▸ **TASK BRIEF**
Extract each line containing the string "materials".

================

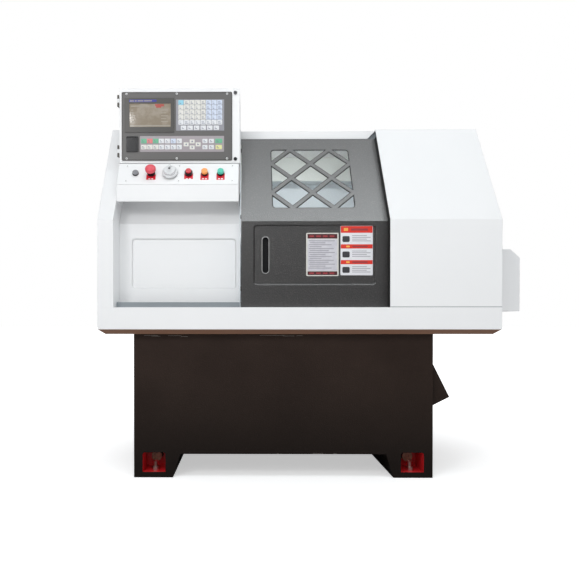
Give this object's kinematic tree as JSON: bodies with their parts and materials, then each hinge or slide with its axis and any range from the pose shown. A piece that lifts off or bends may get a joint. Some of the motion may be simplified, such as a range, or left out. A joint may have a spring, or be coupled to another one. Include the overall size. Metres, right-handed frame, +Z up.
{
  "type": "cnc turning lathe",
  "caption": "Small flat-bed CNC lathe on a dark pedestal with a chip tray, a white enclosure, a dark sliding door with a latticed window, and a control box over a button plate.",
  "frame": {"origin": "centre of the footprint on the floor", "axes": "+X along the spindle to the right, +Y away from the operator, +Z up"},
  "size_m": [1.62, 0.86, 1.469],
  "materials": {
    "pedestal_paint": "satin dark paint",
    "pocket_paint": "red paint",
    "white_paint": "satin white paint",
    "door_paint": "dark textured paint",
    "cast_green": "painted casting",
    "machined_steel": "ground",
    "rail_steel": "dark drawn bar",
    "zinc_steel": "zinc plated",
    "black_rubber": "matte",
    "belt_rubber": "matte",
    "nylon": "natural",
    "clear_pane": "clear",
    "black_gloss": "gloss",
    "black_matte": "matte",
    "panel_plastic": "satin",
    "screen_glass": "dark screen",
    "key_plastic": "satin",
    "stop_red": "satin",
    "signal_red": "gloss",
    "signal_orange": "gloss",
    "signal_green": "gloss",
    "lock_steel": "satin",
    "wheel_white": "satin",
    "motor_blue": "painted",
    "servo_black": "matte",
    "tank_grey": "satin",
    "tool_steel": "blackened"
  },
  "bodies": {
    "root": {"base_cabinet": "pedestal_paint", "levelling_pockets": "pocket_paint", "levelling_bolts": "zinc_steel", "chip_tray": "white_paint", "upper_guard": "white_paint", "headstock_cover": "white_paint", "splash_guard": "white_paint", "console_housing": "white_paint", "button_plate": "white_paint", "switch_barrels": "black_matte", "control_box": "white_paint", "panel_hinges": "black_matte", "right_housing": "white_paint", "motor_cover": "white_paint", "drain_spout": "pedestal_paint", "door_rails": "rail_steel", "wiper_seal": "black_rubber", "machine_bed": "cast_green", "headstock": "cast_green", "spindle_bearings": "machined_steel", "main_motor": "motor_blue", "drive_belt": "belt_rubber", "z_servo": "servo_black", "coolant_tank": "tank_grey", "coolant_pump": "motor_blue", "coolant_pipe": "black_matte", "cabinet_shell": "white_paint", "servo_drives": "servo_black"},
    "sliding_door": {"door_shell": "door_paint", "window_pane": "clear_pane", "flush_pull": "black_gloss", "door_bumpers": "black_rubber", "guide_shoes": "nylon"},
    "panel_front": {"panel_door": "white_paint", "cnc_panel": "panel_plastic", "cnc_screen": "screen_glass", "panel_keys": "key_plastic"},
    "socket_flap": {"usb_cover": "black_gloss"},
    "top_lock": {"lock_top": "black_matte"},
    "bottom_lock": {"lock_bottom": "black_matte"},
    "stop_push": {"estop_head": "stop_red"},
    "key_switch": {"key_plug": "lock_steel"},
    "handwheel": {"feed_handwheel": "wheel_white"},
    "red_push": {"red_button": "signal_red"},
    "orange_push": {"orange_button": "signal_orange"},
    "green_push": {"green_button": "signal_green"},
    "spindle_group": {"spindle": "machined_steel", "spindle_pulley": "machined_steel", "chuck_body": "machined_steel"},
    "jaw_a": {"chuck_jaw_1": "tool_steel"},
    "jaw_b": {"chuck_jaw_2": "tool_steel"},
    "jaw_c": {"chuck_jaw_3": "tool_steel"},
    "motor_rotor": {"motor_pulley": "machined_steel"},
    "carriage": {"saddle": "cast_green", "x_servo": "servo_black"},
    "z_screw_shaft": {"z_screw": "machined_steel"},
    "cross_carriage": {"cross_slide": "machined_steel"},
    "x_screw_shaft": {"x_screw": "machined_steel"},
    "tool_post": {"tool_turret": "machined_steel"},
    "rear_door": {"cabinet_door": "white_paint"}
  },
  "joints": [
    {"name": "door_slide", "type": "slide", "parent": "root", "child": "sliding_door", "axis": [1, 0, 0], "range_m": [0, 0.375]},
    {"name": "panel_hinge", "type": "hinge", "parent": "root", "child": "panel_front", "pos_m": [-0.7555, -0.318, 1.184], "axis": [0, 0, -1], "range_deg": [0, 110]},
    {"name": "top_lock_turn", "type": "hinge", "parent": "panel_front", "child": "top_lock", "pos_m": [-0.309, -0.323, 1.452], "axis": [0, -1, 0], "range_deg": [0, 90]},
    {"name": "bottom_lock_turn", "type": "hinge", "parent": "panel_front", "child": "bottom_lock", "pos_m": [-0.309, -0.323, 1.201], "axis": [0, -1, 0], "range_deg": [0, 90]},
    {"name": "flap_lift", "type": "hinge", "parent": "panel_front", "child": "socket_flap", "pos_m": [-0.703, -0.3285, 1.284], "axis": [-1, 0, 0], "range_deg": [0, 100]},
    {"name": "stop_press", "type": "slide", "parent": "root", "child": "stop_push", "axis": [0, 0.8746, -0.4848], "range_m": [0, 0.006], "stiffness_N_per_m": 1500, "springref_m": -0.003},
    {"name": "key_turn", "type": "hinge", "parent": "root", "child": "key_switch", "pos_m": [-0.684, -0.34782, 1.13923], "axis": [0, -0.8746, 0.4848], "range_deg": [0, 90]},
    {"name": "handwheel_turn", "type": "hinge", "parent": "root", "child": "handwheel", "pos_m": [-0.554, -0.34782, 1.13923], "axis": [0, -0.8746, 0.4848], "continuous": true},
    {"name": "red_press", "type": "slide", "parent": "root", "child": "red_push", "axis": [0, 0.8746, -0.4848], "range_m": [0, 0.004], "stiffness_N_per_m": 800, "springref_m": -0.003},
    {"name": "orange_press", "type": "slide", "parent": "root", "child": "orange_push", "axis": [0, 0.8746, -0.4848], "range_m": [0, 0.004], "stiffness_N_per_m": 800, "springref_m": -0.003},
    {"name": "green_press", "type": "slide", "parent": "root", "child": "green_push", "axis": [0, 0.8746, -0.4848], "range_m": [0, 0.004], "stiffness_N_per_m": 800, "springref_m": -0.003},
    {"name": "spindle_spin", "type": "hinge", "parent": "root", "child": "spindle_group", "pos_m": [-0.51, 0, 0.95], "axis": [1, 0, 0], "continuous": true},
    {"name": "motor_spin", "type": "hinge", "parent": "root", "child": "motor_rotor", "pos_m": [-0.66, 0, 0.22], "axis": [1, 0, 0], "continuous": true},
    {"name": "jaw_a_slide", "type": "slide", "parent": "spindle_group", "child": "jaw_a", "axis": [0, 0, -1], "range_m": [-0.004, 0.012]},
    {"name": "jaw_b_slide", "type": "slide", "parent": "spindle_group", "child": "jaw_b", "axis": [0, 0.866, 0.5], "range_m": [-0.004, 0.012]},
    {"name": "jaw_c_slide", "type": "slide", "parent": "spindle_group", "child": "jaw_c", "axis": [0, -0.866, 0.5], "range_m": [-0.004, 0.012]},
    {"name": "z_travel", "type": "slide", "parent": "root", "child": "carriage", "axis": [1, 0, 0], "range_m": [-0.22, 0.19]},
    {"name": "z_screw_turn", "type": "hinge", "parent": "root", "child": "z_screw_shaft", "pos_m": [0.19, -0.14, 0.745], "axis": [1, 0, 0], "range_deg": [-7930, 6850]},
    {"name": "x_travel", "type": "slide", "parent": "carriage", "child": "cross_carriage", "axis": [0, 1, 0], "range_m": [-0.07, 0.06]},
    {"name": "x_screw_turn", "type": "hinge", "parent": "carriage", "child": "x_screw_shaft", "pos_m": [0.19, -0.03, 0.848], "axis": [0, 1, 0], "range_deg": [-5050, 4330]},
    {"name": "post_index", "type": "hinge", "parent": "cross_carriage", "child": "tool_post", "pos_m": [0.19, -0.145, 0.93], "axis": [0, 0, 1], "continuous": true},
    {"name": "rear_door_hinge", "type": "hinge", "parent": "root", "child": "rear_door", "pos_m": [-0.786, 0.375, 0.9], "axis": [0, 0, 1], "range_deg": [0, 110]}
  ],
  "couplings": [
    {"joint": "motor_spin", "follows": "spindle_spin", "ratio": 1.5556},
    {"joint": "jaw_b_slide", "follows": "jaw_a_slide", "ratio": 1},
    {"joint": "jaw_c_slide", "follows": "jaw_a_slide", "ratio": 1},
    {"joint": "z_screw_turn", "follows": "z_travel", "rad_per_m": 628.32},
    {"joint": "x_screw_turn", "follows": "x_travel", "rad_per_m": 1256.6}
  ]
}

================

▸ **WRITTEN REPLY**
Give this object's kinematic tree as JSON: bodies with their parts and materials, then each hinge or slide with its axis and any range from the pose shown. A piece that lifts off or bends may get a joint. Some of the motion may be simplified, such as a range, or left out. A joint may have a spring, or be coupled to another one. Include the overall size. Metres, right-handed frame, +Z up.
  "materials": {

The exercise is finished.